WHAT THIS TASK INVOLVES:
Copy out exactly the lines from the first line of the material below through the line containing "for the imported", and nothing beyond them.

DATA SHOWN:
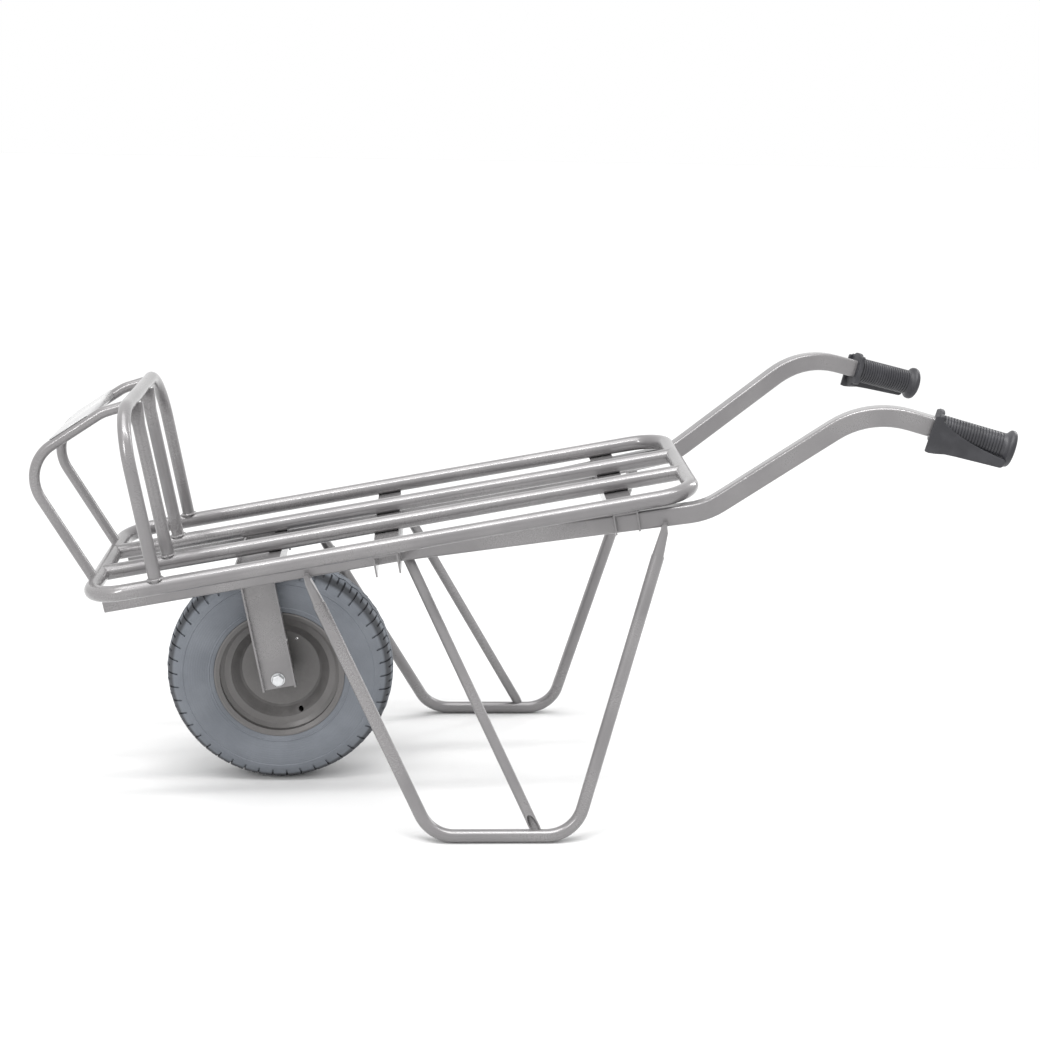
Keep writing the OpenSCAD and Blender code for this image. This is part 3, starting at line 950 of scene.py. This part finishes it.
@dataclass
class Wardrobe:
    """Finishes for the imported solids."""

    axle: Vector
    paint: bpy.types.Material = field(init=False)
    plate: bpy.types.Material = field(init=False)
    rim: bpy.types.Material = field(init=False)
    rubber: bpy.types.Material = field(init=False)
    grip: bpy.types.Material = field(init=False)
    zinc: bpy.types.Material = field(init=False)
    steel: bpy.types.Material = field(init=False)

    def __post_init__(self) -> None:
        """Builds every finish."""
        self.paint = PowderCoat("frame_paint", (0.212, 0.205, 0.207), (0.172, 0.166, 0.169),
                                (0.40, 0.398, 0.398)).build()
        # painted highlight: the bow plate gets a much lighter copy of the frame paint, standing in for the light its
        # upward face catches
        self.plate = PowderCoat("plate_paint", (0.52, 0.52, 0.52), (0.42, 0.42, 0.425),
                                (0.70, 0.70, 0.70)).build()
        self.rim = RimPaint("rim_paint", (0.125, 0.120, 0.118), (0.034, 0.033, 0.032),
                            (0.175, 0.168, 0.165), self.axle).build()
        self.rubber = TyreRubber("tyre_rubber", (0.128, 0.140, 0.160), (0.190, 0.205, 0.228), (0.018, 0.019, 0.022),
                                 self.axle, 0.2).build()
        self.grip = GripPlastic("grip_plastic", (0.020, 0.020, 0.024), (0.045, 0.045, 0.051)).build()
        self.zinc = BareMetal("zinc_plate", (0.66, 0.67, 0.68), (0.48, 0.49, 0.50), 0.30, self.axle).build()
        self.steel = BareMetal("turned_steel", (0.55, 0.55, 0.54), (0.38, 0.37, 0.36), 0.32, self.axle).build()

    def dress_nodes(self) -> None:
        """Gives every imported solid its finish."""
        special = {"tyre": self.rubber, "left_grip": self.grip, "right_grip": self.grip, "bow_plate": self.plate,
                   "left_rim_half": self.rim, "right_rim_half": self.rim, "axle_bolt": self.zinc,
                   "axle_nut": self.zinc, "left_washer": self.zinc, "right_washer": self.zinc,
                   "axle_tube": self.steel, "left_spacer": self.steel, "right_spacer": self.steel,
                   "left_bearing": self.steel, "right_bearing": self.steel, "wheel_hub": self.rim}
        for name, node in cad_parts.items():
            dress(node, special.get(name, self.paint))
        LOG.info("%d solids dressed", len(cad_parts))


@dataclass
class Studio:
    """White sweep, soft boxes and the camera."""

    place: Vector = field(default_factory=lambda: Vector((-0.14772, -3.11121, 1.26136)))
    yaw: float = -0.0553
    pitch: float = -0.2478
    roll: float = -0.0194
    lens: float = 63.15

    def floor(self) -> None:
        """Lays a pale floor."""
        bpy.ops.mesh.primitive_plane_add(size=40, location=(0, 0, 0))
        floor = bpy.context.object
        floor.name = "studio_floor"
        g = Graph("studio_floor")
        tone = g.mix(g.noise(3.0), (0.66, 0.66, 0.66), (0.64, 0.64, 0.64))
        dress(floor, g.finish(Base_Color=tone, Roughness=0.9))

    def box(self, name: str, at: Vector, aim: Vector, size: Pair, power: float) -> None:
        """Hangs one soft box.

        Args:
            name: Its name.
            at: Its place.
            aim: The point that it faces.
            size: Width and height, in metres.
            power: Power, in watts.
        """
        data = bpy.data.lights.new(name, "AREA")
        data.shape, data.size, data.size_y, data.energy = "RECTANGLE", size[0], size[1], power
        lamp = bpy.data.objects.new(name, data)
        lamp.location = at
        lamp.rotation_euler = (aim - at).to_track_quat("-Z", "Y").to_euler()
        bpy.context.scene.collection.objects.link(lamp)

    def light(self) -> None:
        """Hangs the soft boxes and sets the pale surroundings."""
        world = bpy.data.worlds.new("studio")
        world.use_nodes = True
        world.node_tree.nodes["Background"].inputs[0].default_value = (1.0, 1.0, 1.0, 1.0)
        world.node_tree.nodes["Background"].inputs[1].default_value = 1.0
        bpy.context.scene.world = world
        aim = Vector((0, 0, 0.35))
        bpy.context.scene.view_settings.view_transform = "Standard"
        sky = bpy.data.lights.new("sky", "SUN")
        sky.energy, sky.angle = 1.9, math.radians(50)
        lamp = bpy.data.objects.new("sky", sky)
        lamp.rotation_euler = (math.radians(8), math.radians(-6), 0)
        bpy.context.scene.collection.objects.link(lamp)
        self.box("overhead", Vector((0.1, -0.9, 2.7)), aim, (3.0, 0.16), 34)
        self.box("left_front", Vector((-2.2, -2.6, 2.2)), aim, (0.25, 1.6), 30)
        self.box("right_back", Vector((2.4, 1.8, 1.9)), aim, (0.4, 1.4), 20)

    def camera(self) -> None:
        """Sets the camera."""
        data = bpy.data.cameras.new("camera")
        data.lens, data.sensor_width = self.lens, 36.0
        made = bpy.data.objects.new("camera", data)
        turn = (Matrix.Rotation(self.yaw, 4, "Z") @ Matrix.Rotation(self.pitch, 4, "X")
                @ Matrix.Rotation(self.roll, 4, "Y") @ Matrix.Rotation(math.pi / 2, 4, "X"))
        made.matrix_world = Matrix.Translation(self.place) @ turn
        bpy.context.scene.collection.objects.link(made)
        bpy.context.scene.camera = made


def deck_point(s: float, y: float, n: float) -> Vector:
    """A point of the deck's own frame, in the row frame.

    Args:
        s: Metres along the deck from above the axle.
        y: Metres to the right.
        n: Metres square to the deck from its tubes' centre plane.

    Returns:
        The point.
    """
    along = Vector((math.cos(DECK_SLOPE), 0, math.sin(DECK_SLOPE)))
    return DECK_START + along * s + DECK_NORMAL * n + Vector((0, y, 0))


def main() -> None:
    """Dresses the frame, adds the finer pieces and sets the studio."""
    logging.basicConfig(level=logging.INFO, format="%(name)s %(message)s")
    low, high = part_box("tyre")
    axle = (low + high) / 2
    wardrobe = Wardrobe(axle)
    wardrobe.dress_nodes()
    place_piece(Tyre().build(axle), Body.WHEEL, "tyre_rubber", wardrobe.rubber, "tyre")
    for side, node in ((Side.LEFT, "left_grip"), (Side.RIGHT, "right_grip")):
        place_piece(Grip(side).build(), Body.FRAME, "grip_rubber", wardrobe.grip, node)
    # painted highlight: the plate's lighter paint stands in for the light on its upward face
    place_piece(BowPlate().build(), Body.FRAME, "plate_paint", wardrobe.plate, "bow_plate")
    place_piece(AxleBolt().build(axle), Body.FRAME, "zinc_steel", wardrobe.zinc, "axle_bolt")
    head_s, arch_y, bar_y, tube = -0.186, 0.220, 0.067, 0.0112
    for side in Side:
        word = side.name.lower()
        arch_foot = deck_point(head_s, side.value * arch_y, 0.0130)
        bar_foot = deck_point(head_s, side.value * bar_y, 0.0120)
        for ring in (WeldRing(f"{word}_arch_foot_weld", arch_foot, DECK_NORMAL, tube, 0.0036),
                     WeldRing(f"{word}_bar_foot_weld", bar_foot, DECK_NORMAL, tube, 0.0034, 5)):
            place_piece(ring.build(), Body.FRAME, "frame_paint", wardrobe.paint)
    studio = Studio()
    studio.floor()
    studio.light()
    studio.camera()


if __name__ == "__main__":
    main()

TASK ANSWER:
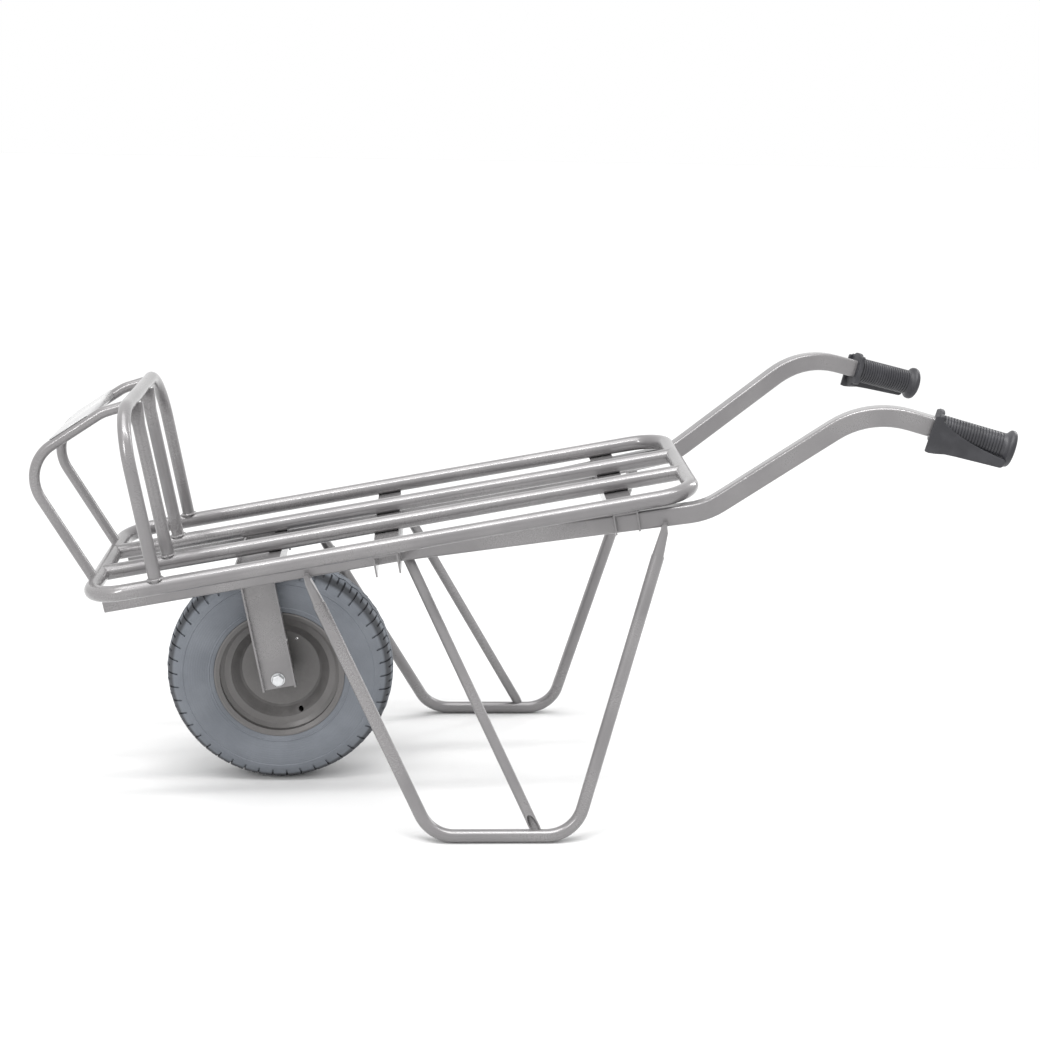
Keep writing the OpenSCAD and Blender code for this image. This is part 3, starting at line 950 of scene.py. This part finishes it.
@dataclass
class Wardrobe:
    """Finishes for the imported solids."""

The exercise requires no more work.